After the May 2010 election, the Government cut the budget for new affordable homes by 60%. Labour invested £8.4 billion in the three years between 2008 and 2011, whereas the current Government will invest just over half of that amount in the four years between 2011 and 2015. At the same time, funding for existing affordable homes has fallen. As a consequence, shockingly, 37% of affordable homes do not meet the decent homes standard. I say to Ministers in passing that when we discussed the matter in Committee, no mention was made of the huge amount of money that went into upholding that standard under the previous Government. Of course, that kept a number of affordable houses in occupation.
We know that private rents are soaring. They hit a record high over the summer and are even higher at the moment. The number of homelessness acceptances is increasing, and over the past year rough sleeping has risen by about 23%. Affordable housing is therefore more necessary than ever, which is why the clause is so dangerous.

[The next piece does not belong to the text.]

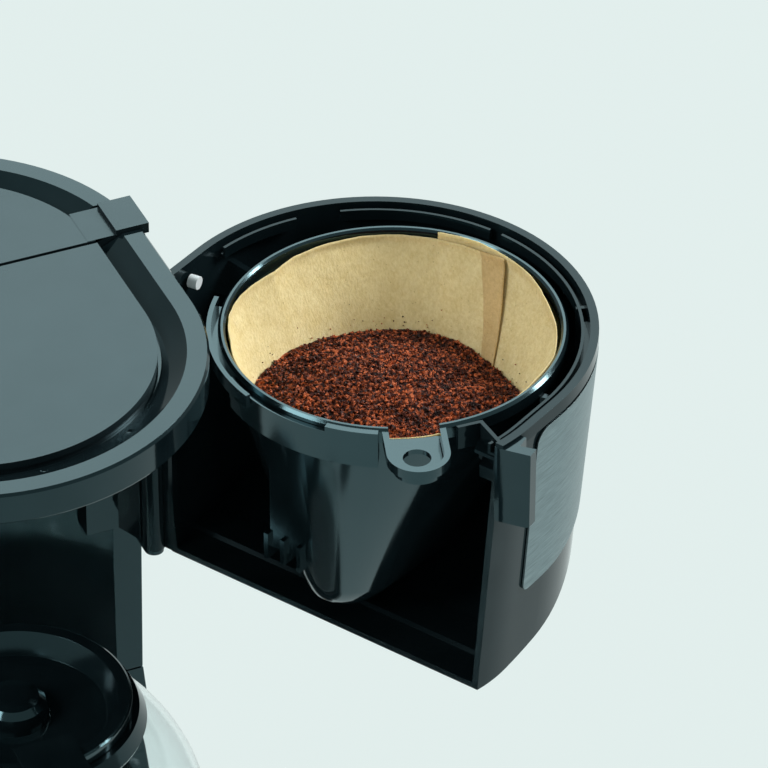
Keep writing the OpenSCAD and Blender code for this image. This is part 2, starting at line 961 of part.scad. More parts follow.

The Minister should note that the Local Government Association supports amendment 44. It asks the Minister to set out in regulations the criteria by which viability is to be assessed, and to consult relevant organisations before doing so—the issue raised by the right hon. Member for Bermondsey and Old Southwark (Simon Hughes). The LGA states that the clause encourages have-a-go behaviour for developers, because it offers no reason for them not to try to seek a reduction in their affordable housing obligations from the Planning Inspectorate. The LGA has said that the clause could delay house building and economic recovery as developers wait for the new regime to be put in place, while placing additional resources centrally with the inspectorate, rather than properly resourcing local planning authorities.